Nye and PPA board members Andrew Stutzman and Alfred Taubenberger, both members of the board’s taxi and limousine committee, listened to Shukur, Longo and a stream of others who testified about the violence against cab drivers and made suggestions about what can be done. 

Those who testified shared stories like that of a cab driver who had a shotgun held to his head, of a cab driver punched in the face with a blow that sent him into a coma for five months, of a cab driver choked in broad daylight at 16th Street and JFK Boulevard. 

“We are the ambassadors to the city,” Shukur said. “We bring the most important people to the city … but the driver has no safety and security.”

One cab driver in the audience had a broken arm because he was recently attacked. Another driver told how a young woman robbed him at gunpoint one morning. That driver called the police, but no one responded. He did not follow up with the police because he had been disappointed by the inconsequential response to a past incident. 

“This is very, very sad,” Taubenberger said in a tone that drew disgruntled whispers throughout the meeting. “It really should be reported to the police … the fact is they would have a record of it.”

Improving cab driver safety

Again and again Taubenberger asked the cab drivers who testified what one thing or what two things the PPA might do to improve drivers’ safety. 

And again and again, the drivers said they would like to see video cameras installed in cabs and linked directly to police. 

“The technology is out there,” said Ali Razak, one driver who testified. “It’s not like it’s not there.” 

Razak recommended installing four cameras inside the cab to capture activity on the front and rear exteriors and right and left interior. Thanks to cloud computing storage, if those cameras were damaged or stolen, the information would not be lost. 

One taxi driver stood to demonstrate how the cameras could capture multiple angles inside and out side of the vehicle
One taxi driver stood to demonstrate how the cameras could capture multiple angles inside and out side of the vehicle

Other recommendations included panic buttons and panic lights that link to the police, rather than taxi dispatchers, and an assurance that police will respond. 

“We need the laws enforced so that these drivers feel protected,” said David Alperstein, Esq., executive director of the Greater Philadelphia Taxi Association. He said he was disappointed that he did not see more law enforcement members present at the meeting. 

Alperstein and Longo were not completely sold on putting cameras in the cabs, but they both said they were not definitively against the idea either. One concern was that the cameras might infringe on passenger privacy rights. 

Longo said that more secure barriers between the passengers and the drivers might be a better first line of defense.

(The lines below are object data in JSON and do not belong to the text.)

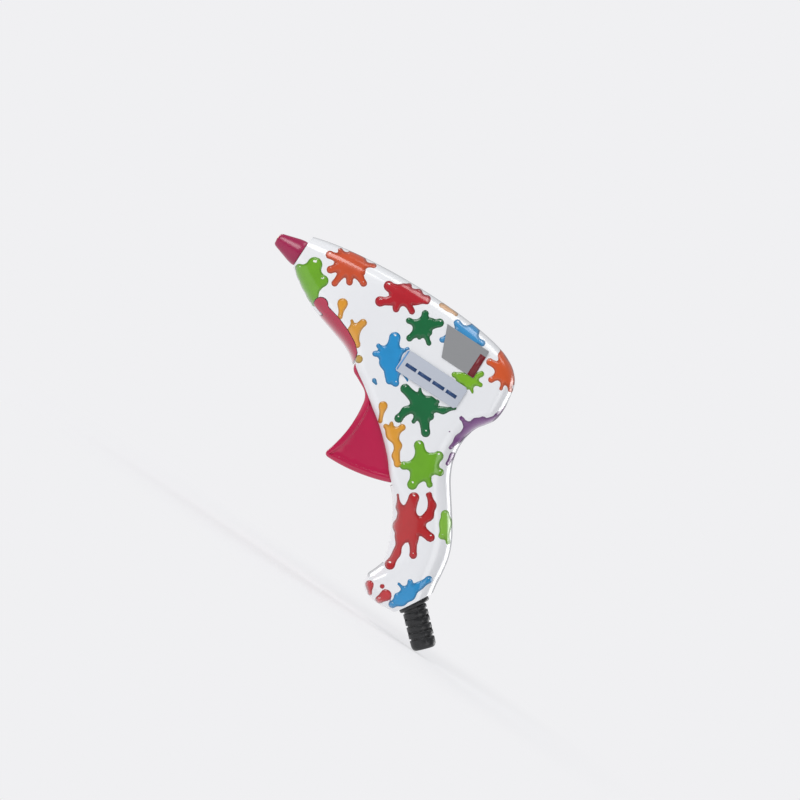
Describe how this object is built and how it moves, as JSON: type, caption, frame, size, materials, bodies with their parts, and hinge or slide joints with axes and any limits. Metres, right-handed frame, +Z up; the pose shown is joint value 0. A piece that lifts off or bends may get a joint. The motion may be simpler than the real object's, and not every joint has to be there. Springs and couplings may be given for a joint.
{
  "type": "glue gun",
  "caption": "Mini hot-melt glue gun: a paint-splashed white pistol housing with a squeeze trigger, heated nozzle and folding front stand.",
  "frame": {"origin": "middle of the foot of the bounding box, below the strain relief's tip", "axes": "+X runs back along the barrel from the nozzle to the stick inlet, +Z up with the barrel level, +Y to the user's side with the screws; the labelled side looks along -Y"},
  "size_m": [0.1548, 0.0288, 0.1331],
  "materials": {
    "white_abs": "glossy white moulded plastic, printed with splashes of glossy paint",
    "crimson_abs": "glossy crimson moulded plastic",
    "pink_abs": "glossy pink moulded plastic",
    "pink_silicone": "satin pink silicone rubber",
    "brass": "turned brass",
    "cast_aluminium": "die-cast, unpolished",
    "steel": "zinc-plated or bright drawn steel",
    "ceramic": "sintered ceramic heating element, matt cream",
    "copper": "rolled copper alloy",
    "polyimide": "amber polyimide film",
    "fibre": "pressed mineral fibre board",
    "white_silicone": "satin white silicone rubber",
    "black_nylon": "moulded nylon, matt black",
    "black_rubber": "moulded flexible PVC, matt black",
    "grey_foil": "printed foil label, grey with a dark red bar",
    "pale_foil": "glossy pale blue-grey name plate"
  },
  "bodies": {
    "root": {"left_housing": "white_abs", "right_housing": "white_abs", "name_plate": "pale_foil", "rating_label": "grey_foil", "housing_screw_1": "steel", "housing_screw_2": "steel", "housing_screw_3": "steel", "housing_screw_4": "steel", "housing_screw_5": "steel", "nozzle": "brass", "nozzle_cover": "pink_silicone", "valve_spring": "steel", "front_ring": "fibre", "melt_chamber": "cast_aluminium", "heater_pill": "ceramic", "upper_electrode": "copper", "lower_electrode": "copper", "insulation_film": "polyimide", "heat_shield": "fibre", "inlet_sleeve": "white_silicone", "sleeve_clamp": "steel", "trigger_pin": "steel", "return_spring": "steel", "stick_guide": "white_abs", "strain_relief": "black_rubber", "cord_clamp": "black_nylon", "clamp_screw_1": "steel", "clamp_screw_2": "steel", "lead_1": "white_silicone", "lead_2": "white_silicone", "crimp_1": "black_nylon", "crimp_2": "black_nylon"},
    "trigger": {"trigger": "crimson_abs", "link_pin": "steel"},
    "link": {"pull_link": "steel"},
    "carriage": {"feed_carriage": "black_nylon", "gripper_pin": "steel"},
    "gripper": {"stick_gripper": "black_nylon"},
    "ball": {"check_ball": "steel"},
    "stand": {"stand": "pink_abs"}
  },
  "joints": [
    {"name": "trigger_squeeze", "type": "hinge", "parent": "root", "child": "trigger", "pos_m": [-0.01455, 0.00045, 0.09006], "axis": [0, -1, 0], "range_deg": [0, 22], "stiffness_Nm_per_rad": 0.6, "springref_deg": -2.86},
    {"name": "link_slide", "type": "slide", "parent": "root", "child": "link", "axis": [-1, 0, 0], "range_m": [0, 0.0069]},
    {"name": "carriage_feed", "type": "slide", "parent": "root", "child": "carriage", "axis": [-1, 0, 0], "range_m": [0, 0.006], "deforming": ["return_spring"]},
    {"name": "gripper_tilt", "type": "hinge", "parent": "carriage", "child": "gripper", "pos_m": [0.02095, 0.00045, 0.10816], "axis": [0, 1, 0], "range_deg": [0, 10.1]},
    {"name": "valve_lift", "type": "slide", "parent": "root", "child": "ball", "axis": [-1, 0, 0], "range_m": [0, 0.0012], "stiffness_N_per_m": 60, "springref_m": -0.0012, "deforming": ["valve_spring"]},
    {"name": "stand_fold", "type": "hinge", "parent": "root", "child": "stand", "pos_m": [-0.04545, 0.00045, 0.10296], "axis": [0, 1, 0], "range_deg": [0, 82]}
  ],
  "couplings": [
    {"joint": "link_slide", "follows": "trigger_squeeze", "m_per_rad": 0.017889},
    {"joint": "carriage_feed", "follows": "trigger_squeeze", "m_per_rad": 0.015538},
    {"joint": "gripper_tilt", "follows": "trigger_squeeze", "ratio": 0.45455}
  ]
}
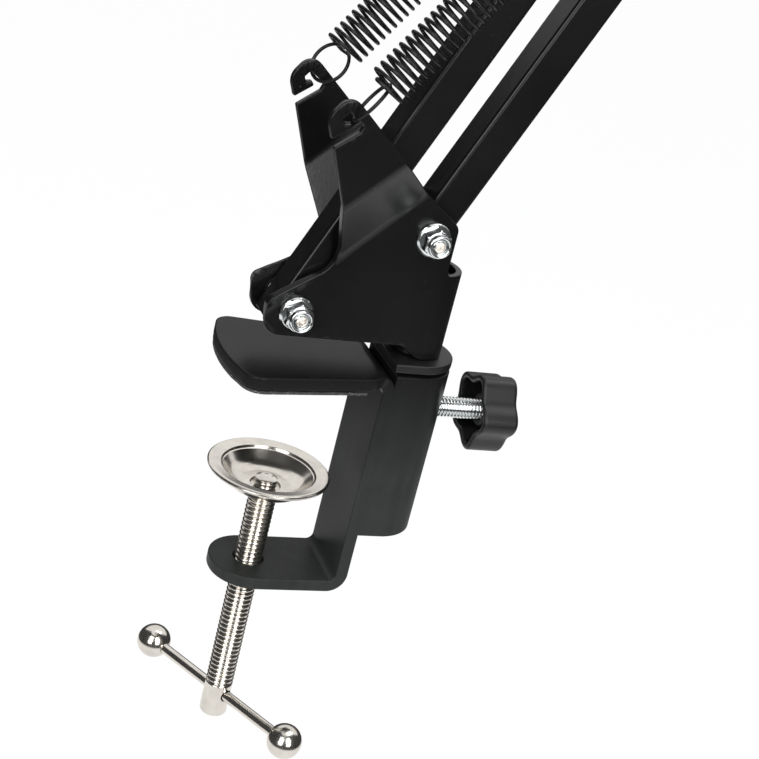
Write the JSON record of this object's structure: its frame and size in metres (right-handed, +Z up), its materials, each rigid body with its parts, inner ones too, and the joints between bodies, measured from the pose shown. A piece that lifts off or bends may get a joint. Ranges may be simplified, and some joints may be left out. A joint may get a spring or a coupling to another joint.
{
  "type": "desktop microphone stand",
  "caption": "Desk-clamp microphone stand: C-clamp with a screw and pressure disc, a swivelling folded bracket, and a spring-balanced folding arm of square bars with a tilting thread.",
  "frame": {"origin": "middle of the jaw pad's underside, on the clamp screw's axis, where the clamp rests on the desk", "axes": "+X from the open jaws to the clamp's upright, +Y from the nut side to the bolt-head side, +Z up along the clamp screw"},
  "size_m": [0.354, 0.0584, 0.6564],
  "materials": {
    "black_powder_coat": "satin black powder coat with a fine grain",
    "nickel": "bright warm nickel plate",
    "bright_zinc": "bluish bright zinc plate",
    "black_plastic": "satin moulded black plastic",
    "grip_pad": "matt black pad with pale specks",
    "spring_wire": "blackened spring steel wire, semi-gloss",
    "nylon": "natural nylon"
  },
  "bodies": {
    "clamp": {"clamp_frame": "black_powder_coat", "post_socket": "black_powder_coat", "socket_bush": "black_plastic", "jaw_pad": "grip_pad"},
    "disc": {"pressure_disc": "nickel"},
    "screw": {"clamp_screw": "nickel"},
    "tommy": {"tommy_bar": "nickel", "tommy_ball_near": "nickel", "tommy_ball_far": "nickel"},
    "lock": {"lock_bolt": "bright_zinc", "lock_knob": "black_plastic"},
    "base": {"base_bracket": "black_powder_coat", "base_post": "bright_zinc", "lower_spring_near": "spring_wire", "lower_spring_far": "spring_wire", "base_front_bolt": "bright_zinc", "base_front_nut": "bright_zinc", "base_front_bush": "nylon", "base_rear_bolt": "bright_zinc", "base_rear_nut": "bright_zinc", "base_rear_bush": "nylon"},
    "lower_front": {"lower_bar_front": "black_powder_coat"},
    "lower_rear": {"lower_bar_rear": "black_powder_coat", "lower_spring_pin": "bright_zinc"},
    "elbow": {"elbow_plate_near": "black_powder_coat", "elbow_plate_far": "black_powder_coat", "elbow_spring_pin": "bright_zinc", "upper_spring_near": "spring_wire", "upper_spring_far": "spring_wire", "elbow_front_bolt": "bright_zinc", "elbow_front_nut": "bright_zinc", "elbow_front_bush": "nylon", "elbow_rear_bolt": "bright_zinc", "elbow_rear_nut": "bright_zinc", "elbow_rear_bush": "nylon", "elbow_low_bolt": "bright_zinc", "elbow_low_nut": "bright_zinc", "elbow_low_bush": "nylon", "elbow_high_bolt": "bright_zinc", "elbow_high_nut": "bright_zinc", "elbow_high_bush": "nylon"},
    "upper_lower": {"upper_bar_lower": "black_powder_coat", "upper_spring_pin": "bright_zinc"},
    "upper_upper": {"upper_bar_upper": "black_powder_coat"},
    "head": {"head_plate_near": "black_powder_coat", "head_plate_far": "black_powder_coat", "tilt_bolt": "bright_zinc", "head_low_bolt": "bright_zinc", "head_low_nut": "bright_zinc", "head_low_bush": "nylon", "head_high_bolt": "bright_zinc", "head_high_nut": "bright_zinc", "head_high_bush": "nylon"},
    "tilter": {"tilt_block": "black_powder_coat", "mic_stud": "bright_zinc", "thread_adapter": "bright_zinc"},
    "tilt_handle": {"tilt_knob": "black_plastic"}
  },
  "joints": [
    {"name": "clamp_screw_turn", "type": "hinge", "parent": "disc", "child": "screw", "pos_m": [0, 0, -0.1114], "axis": [0, 0, 1], "range_deg": [-5281, 7143]},
    {"name": "disc_travel", "type": "slide", "parent": "clamp", "child": "disc", "axis": [0, 0, 1], "range_m": [-0.0208, 0.0281]},
    {"name": "tommy_slide", "type": "slide", "parent": "screw", "child": "tommy", "axis": [0.4939, -0.8695, 0], "range_m": [-0.0185, 0.0185]},
    {"name": "lock_turn", "type": "hinge", "parent": "clamp", "child": "lock", "pos_m": [0.0322, 0, -0.0087], "axis": [1, 0, 0], "range_deg": [-30, 180]},
    {"name": "base_swivel", "type": "hinge", "parent": "clamp", "child": "base", "pos_m": [0.0322, 0, 0.0045], "axis": [0, 0, 1], "continuous": true},
    {"name": "lower_arm", "type": "hinge", "parent": "base", "child": "lower_front", "pos_m": [-0.0054, 0, 0.0184], "axis": [0, 1, 0], "range_deg": [-64, 13.5], "deforming": ["lower_spring_near", "lower_spring_far"]},
    {"name": "lower_arm_rear", "type": "hinge", "parent": "base", "child": "lower_rear", "pos_m": [0.0268, 0, 0.0424], "axis": [0, 1, 0], "range_deg": [-64.5, 14]},
    {"name": "elbow_level", "type": "hinge", "parent": "lower_front", "child": "elbow", "pos_m": [0.12882, 0, 0.31987], "axis": [0, 1, 0], "range_deg": [-14, 64.5]},
    {"name": "upper_arm", "type": "hinge", "parent": "elbow", "child": "upper_lower", "pos_m": [0.13882, 0, 0.35387], "axis": [0, 1, 0], "range_deg": [-43, 42], "deforming": ["upper_spring_near", "upper_spring_far"]},
    {"name": "upper_arm_upper", "type": "hinge", "parent": "elbow", "child": "upper_upper", "pos_m": [0.14482, 0, 0.37387], "axis": [0, 1, 0], "range_deg": [-43.5, 42.5]},
    {"name": "head_level", "type": "hinge", "parent": "upper_lower", "child": "head", "pos_m": [-0.15255, 0, 0.5088], "axis": [0, 1, 0], "range_deg": [-42.5, 43.5]},
    {"name": "mic_tilt", "type": "hinge", "parent": "head", "child": "tilter", "pos_m": [-0.17655, 0, 0.5148], "axis": [0, 1, 0], "range_deg": [-110, 8]},
    {"name": "tilt_knob_turn", "type": "hinge", "parent": "head", "child": "tilt_handle", "pos_m": [-0.17655, 0, 0.5148], "axis": [0, 1, 0], "range_deg": [-180, 30]}
  ],
  "couplings": [
    {"joint": "disc_travel", "follows": "clamp_screw_turn", "m_per_rad": 0.00022457},
    {"joint": "lower_arm_rear", "follows": "lower_arm", "ratio": 1},
    {"joint": "elbow_level", "follows": "lower_arm", "ratio": -1},
    {"joint": "upper_arm_upper", "follows": "upper_arm", "ratio": 1},
    {"joint": "head_level", "follows": "upper_arm", "ratio": -1}
  ]
}
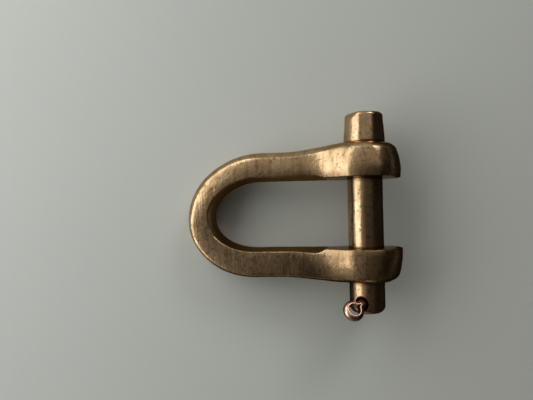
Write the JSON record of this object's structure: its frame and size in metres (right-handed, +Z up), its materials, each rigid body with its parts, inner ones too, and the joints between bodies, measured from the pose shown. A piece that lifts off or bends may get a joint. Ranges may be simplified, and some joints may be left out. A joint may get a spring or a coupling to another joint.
{
  "type": "long d-shackle",
  "caption": "Cast bronze long D-shackle with a headed clevis pin through its round ears, held by a split pin.",
  "frame": {"origin": "on the clevis pin's axis, midway between the ears", "axes": "+Y along the clevis pin towards its head, the bow towards -X, +Z up from the table the shackle lies on; the body leans 6.8 degrees about the pin's axis so that ears and bow both touch the table"},
  "size_m": [0.0793, 0.074, 0.0264],
  "materials": {
    "cast_bronze": "cast bronze, ground and worn smooth, warm brown",
    "turned_bronze": "turned bronze, worn satin",
    "copper_wire": "bright coppery half-round wire"
  },
  "bodies": {
    "shackle_body": {"shackle_body": "cast_bronze"},
    "clevis_pin": {"clevis_pin": "turned_bronze"},
    "split_pin": {"split_pin": "copper_wire"}
  },
  "joints": [
    {"name": "pin_turn", "type": "hinge", "parent": "shackle_body", "child": "clevis_pin", "pos_m": [0, 0, 0], "axis": [0, 1, 0], "continuous": true},
    {"name": "split_pin_pull", "type": "slide", "parent": "clevis_pin", "child": "split_pin", "axis": [-0.5, 0, 0.866], "range_m": [0, 0.022]}
  ]
}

At one point, the meeting turned into what seemed like a two-way conversation between Alperstein and Stutzman. The two went back and forth, well over the recommended three-minute public comment period, to the point that Lance Haver, director of the Mayor’s Office of Consumer Affairs, interrupted the proceedings. 

In a brief yelling match with Taubenberger, Haver said that if PPA had more questions for Alperstein perhaps the authority should discuss those questions at a later time, rather than continuing at length during a public meeting in which so many wished to speak. 

Haver suggested that by spending so much time talking with Alperstein, who represents cab owners, the PPA risked appearing to care more about what the owners of cabs have to say than what the drivers of cabs have to say. 

During his own testimony, Haver said he supports the measures recommended at the meeting, including panic buttons, panic lights and cameras. When Haver urged the PPA to develop a workers compensation program for ill or injured workers, the audience burst into applause. 

The crowd grew anxious when Stutzman, left, appeared to spend more time speaking with Alperstein than with others
PPA board and executives. (file)

IMPROVING CAB DRIVER, PPA RELATIONS

In response to Taubenberger, who repeatedly asked what one thing might be done to improve safety or prevent attacks on cab drivers, Razak posed his own question. 

“Why do cab drivers get assaulted?” Razak asked.

“I would like to think there are like a million different reasons,” Taubenberger said. 

Razak asked the PPA to stand on the side of the cab drivers – to consider reducing the credit card fee so that more passengers will pay with credit or debit cards and cab drivers will have to carry less cash or to allow cab drivers to avoid picking up intoxicated passengers. 

“Let the cab driver make the decision,” Razak said. “That’s the decision of his life.”

Regarding instances where a decision to pick up a passenger has led to a driver’s death, some of the drivers who testified said the PPA has not made an appearance to speak out against the violence or honor the fallen driver. 

“This is a holistic approach,” said Ronald Blount of the Taxi Workers Alliance of Pennsylvania. “The whole thing needs to be taken into consideration.”